- EXERCISE: Repeat the data verbatim.

- SOURCE EXCERPT:
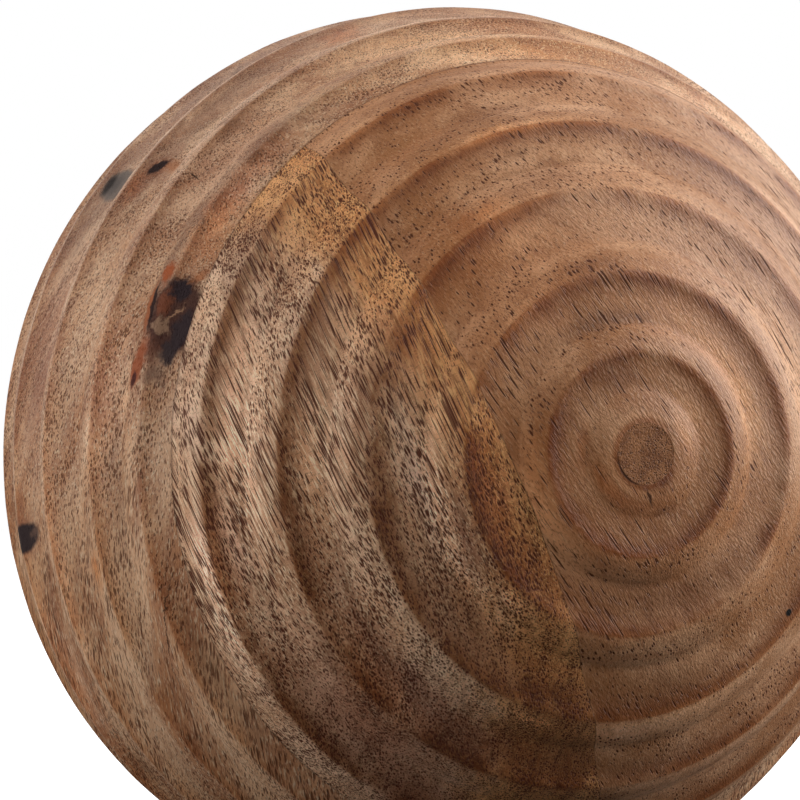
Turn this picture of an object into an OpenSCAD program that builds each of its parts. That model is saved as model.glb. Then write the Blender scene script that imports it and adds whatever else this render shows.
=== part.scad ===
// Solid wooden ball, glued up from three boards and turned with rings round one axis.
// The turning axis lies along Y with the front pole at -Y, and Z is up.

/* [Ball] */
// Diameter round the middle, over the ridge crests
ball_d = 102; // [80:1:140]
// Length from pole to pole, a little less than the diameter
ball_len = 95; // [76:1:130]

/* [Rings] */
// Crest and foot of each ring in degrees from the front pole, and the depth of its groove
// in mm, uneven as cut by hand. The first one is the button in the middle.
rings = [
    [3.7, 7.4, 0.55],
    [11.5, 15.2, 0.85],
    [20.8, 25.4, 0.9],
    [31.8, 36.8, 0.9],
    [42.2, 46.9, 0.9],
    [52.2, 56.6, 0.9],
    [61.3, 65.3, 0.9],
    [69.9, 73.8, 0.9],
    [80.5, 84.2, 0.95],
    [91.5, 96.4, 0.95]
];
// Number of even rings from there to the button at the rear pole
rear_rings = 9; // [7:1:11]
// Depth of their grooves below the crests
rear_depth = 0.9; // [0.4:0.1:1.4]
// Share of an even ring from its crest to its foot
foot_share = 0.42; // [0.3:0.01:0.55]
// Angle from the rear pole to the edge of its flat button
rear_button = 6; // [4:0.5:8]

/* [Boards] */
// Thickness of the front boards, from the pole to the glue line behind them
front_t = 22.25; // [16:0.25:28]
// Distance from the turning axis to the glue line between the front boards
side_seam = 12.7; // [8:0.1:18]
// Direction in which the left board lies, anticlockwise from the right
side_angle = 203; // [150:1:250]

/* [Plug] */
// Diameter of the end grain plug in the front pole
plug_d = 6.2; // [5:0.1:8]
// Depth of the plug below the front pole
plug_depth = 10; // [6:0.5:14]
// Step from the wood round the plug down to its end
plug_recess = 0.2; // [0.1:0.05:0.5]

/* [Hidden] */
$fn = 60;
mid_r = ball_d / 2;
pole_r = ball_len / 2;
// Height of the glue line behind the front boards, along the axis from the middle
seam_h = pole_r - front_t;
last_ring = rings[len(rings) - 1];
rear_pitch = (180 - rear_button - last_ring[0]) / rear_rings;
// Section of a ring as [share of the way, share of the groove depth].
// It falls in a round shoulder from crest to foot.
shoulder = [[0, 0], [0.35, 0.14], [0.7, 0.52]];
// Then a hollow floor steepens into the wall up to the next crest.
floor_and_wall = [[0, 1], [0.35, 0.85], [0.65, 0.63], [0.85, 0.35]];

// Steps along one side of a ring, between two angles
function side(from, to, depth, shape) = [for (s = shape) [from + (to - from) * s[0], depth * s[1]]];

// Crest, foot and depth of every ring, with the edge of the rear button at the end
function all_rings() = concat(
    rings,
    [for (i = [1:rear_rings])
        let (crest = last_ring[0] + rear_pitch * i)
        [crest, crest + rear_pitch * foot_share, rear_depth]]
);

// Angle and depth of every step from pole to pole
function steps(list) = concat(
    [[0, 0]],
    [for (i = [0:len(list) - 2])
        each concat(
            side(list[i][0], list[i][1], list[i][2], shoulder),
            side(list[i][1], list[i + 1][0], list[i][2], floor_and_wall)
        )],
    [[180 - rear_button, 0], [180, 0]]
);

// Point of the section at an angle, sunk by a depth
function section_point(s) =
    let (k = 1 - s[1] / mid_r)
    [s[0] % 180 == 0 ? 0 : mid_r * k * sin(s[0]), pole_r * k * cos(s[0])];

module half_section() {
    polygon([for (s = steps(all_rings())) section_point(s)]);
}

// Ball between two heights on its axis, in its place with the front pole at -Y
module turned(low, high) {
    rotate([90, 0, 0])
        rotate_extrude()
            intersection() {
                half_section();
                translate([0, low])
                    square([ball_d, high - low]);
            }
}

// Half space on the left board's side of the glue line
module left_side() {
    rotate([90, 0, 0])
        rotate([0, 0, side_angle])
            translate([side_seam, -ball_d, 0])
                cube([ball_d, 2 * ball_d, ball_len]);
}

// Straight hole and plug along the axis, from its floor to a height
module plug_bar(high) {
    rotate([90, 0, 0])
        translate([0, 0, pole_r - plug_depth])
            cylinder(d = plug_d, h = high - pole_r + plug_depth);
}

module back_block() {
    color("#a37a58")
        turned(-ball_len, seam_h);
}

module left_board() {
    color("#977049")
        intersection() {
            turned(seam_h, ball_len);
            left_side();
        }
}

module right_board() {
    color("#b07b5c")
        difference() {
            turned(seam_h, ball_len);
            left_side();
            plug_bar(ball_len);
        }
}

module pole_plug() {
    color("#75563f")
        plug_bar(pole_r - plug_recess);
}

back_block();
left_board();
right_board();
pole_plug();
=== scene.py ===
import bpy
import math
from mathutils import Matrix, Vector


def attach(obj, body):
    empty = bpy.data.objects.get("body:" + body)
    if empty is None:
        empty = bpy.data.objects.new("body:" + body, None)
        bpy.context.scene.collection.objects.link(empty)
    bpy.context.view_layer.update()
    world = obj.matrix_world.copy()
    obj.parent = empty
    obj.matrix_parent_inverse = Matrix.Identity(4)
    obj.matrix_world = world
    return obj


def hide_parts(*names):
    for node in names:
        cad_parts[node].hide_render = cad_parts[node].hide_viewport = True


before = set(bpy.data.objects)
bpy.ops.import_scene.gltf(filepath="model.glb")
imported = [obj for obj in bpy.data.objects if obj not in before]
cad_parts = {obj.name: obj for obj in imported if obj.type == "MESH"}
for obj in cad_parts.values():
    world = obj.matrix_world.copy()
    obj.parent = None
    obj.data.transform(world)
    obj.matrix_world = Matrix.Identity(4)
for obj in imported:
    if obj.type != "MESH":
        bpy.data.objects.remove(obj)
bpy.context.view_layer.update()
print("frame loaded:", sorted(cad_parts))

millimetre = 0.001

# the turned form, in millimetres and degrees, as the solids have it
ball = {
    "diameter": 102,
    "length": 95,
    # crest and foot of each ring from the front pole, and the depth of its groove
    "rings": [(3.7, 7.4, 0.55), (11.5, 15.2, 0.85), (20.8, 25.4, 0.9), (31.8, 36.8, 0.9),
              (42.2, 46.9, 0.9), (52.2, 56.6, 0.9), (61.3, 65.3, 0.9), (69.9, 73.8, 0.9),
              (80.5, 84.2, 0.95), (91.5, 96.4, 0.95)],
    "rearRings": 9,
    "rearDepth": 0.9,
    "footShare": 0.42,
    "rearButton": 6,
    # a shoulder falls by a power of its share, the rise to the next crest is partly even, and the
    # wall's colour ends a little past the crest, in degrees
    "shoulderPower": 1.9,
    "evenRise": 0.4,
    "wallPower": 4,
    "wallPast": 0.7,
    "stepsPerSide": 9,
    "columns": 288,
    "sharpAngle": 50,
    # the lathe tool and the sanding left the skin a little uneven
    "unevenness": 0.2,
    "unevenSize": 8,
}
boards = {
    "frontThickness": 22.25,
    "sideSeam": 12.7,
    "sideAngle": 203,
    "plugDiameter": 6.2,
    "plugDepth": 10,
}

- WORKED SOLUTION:
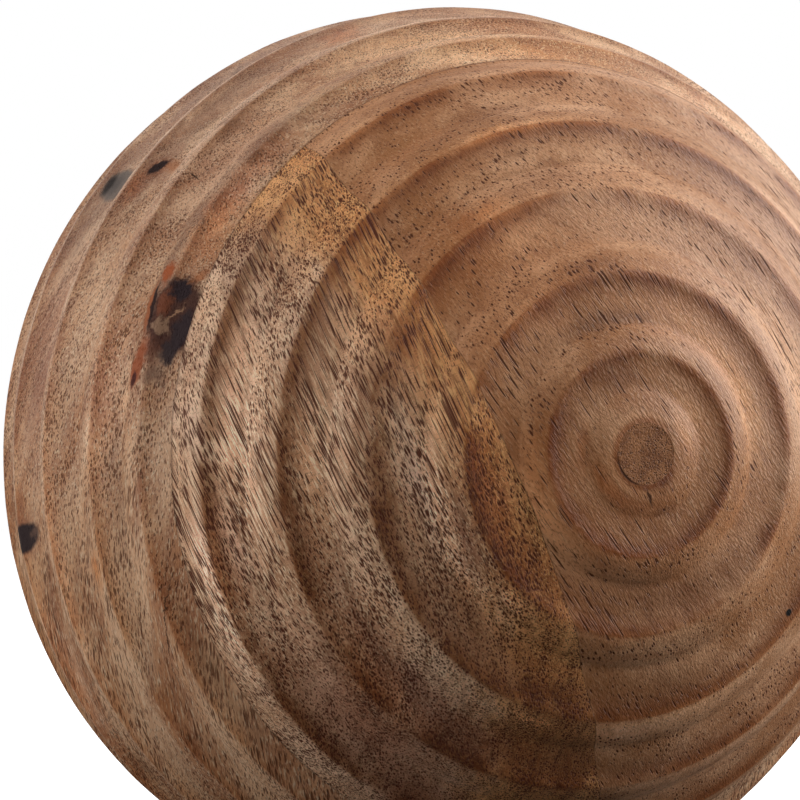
Turn this picture of an object into an OpenSCAD program that builds each of its parts. That model is saved as model.glb. Then write the Blender scene script that imports it and adds whatever else this render shows.
=== part.scad ===
// Solid wooden ball, glued up from three boards and turned with rings round one axis.
// The turning axis lies along Y with the front pole at -Y, and Z is up.

/* [Ball] */
// Diameter round the middle, over the ridge crests
ball_d = 102; // [80:1:140]
// Length from pole to pole, a little less than the diameter
ball_len = 95; // [76:1:130]

/* [Rings] */
// Crest and foot of each ring in degrees from the front pole, and the depth of its groove
// in mm, uneven as cut by hand. The first one is the button in the middle.
rings = [
    [3.7, 7.4, 0.55],
    [11.5, 15.2, 0.85],
    [20.8, 25.4, 0.9],
    [31.8, 36.8, 0.9],
    [42.2, 46.9, 0.9],
    [52.2, 56.6, 0.9],
    [61.3, 65.3, 0.9],
    [69.9, 73.8, 0.9],
    [80.5, 84.2, 0.95],
    [91.5, 96.4, 0.95]
];
// Number of even rings from there to the button at the rear pole
rear_rings = 9; // [7:1:11]
// Depth of their grooves below the crests
rear_depth = 0.9; // [0.4:0.1:1.4]
// Share of an even ring from its crest to its foot
foot_share = 0.42; // [0.3:0.01:0.55]
// Angle from the rear pole to the edge of its flat button
rear_button = 6; // [4:0.5:8]

/* [Boards] */
// Thickness of the front boards, from the pole to the glue line behind them
front_t = 22.25; // [16:0.25:28]
// Distance from the turning axis to the glue line between the front boards
side_seam = 12.7; // [8:0.1:18]
// Direction in which the left board lies, anticlockwise from the right
side_angle = 203; // [150:1:250]

/* [Plug] */
// Diameter of the end grain plug in the front pole
plug_d = 6.2; // [5:0.1:8]
// Depth of the plug below the front pole
plug_depth = 10; // [6:0.5:14]
// Step from the wood round the plug down to its end
plug_recess = 0.2; // [0.1:0.05:0.5]

/* [Hidden] */
$fn = 60;
mid_r = ball_d / 2;
pole_r = ball_len / 2;
// Height of the glue line behind the front boards, along the axis from the middle
seam_h = pole_r - front_t;
last_ring = rings[len(rings) - 1];
rear_pitch = (180 - rear_button - last_ring[0]) / rear_rings;
// Section of a ring as [share of the way, share of the groove depth].
// It falls in a round shoulder from crest to foot.
shoulder = [[0, 0], [0.35, 0.14], [0.7, 0.52]];
// Then a hollow floor steepens into the wall up to the next crest.
floor_and_wall = [[0, 1], [0.35, 0.85], [0.65, 0.63], [0.85, 0.35]];

// Steps along one side of a ring, between two angles
function side(from, to, depth, shape) = [for (s = shape) [from + (to - from) * s[0], depth * s[1]]];

// Crest, foot and depth of every ring, with the edge of the rear button at the end
function all_rings() = concat(
    rings,
    [for (i = [1:rear_rings])
        let (crest = last_ring[0] + rear_pitch * i)
        [crest, crest + rear_pitch * foot_share, rear_depth]]
);

// Angle and depth of every step from pole to pole
function steps(list) = concat(
    [[0, 0]],
    [for (i = [0:len(list) - 2])
        each concat(
            side(list[i][0], list[i][1], list[i][2], shoulder),
            side(list[i][1], list[i + 1][0], list[i][2], floor_and_wall)
        )],
    [[180 - rear_button, 0], [180, 0]]
);

// Point of the section at an angle, sunk by a depth
function section_point(s) =
    let (k = 1 - s[1] / mid_r)
    [s[0] % 180 == 0 ? 0 : mid_r * k * sin(s[0]), pole_r * k * cos(s[0])];

module half_section() {
    polygon([for (s = steps(all_rings())) section_point(s)]);
}

// Ball between two heights on its axis, in its place with the front pole at -Y
module turned(low, high) {
    rotate([90, 0, 0])
        rotate_extrude()
            intersection() {
                half_section();
                translate([0, low])
                    square([ball_d, high - low]);
            }
}

// Half space on the left board's side of the glue line
module left_side() {
    rotate([90, 0, 0])
        rotate([0, 0, side_angle])
            translate([side_seam, -ball_d, 0])
                cube([ball_d, 2 * ball_d, ball_len]);
}

// Straight hole and plug along the axis, from its floor to a height
module plug_bar(high) {
    rotate([90, 0, 0])
        translate([0, 0, pole_r - plug_depth])
            cylinder(d = plug_d, h = high - pole_r + plug_depth);
}

module back_block() {
    color("#a37a58")
        turned(-ball_len, seam_h);
}

module left_board() {
    color("#977049")
        intersection() {
            turned(seam_h, ball_len);
            left_side();
        }
}

module right_board() {
    color("#b07b5c")
        difference() {
            turned(seam_h, ball_len);
            left_side();
            plug_bar(ball_len);
        }
}

module pole_plug() {
    color("#75563f")
        plug_bar(pole_r - plug_recess);
}

back_block();
left_board();
right_board();
pole_plug();
=== scene.py ===
import bpy
import math
from mathutils import Matrix, Vector


def attach(obj, body):
    empty = bpy.data.objects.get("body:" + body)
    if empty is None:
        empty = bpy.data.objects.new("body:" + body, None)
        bpy.context.scene.collection.objects.link(empty)
    bpy.context.view_layer.update()
    world = obj.matrix_world.copy()
    obj.parent = empty
    obj.matrix_parent_inverse = Matrix.Identity(4)
    obj.matrix_world = world
    return obj


def hide_parts(*names):
    for node in names:
        cad_parts[node].hide_render = cad_parts[node].hide_viewport = True


before = set(bpy.data.objects)
bpy.ops.import_scene.gltf(filepath="model.glb")
imported = [obj for obj in bpy.data.objects if obj not in before]
cad_parts = {obj.name: obj for obj in imported if obj.type == "MESH"}
for obj in cad_parts.values():
    world = obj.matrix_world.copy()
    obj.parent = None
    obj.data.transform(world)
    obj.matrix_world = Matrix.Identity(4)
for obj in imported:
    if obj.type != "MESH":
        bpy.data.objects.remove(obj)
bpy.context.view_layer.update()
print("frame loaded:", sorted(cad_parts))

millimetre = 0.001

# the turned form, in millimetres and degrees, as the solids have it
ball = {
    "diameter": 102,
    "length": 95,
    # crest and foot of each ring from the front pole, and the depth of its groove
    "rings": [(3.7, 7.4, 0.55), (11.5, 15.2, 0.85), (20.8, 25.4, 0.9), (31.8, 36.8, 0.9),
              (42.2, 46.9, 0.9), (52.2, 56.6, 0.9), (61.3, 65.3, 0.9), (69.9, 73.8, 0.9),
              (80.5, 84.2, 0.95), (91.5, 96.4, 0.95)],
    "rearRings": 9,
    "rearDepth": 0.9,
    "footShare": 0.42,
    "rearButton": 6,
    # a shoulder falls by a power of its share, the rise to the next crest is partly even, and the
    # wall's colour ends a little past the crest, in degrees
    "shoulderPower": 1.9,
    "evenRise": 0.4,
    "wallPower": 4,
    "wallPast": 0.7,
    "stepsPerSide": 9,
    "columns": 288,
    "sharpAngle": 50,
    # the lathe tool and the sanding left the skin a little uneven
    "unevenness": 0.2,
    "unevenSize": 8,
}
boards = {
    "frontThickness": 22.25,
    "sideSeam": 12.7,
    "sideAngle": 203,
    "plugDiameter": 6.2,
    "plugDepth": 10,
}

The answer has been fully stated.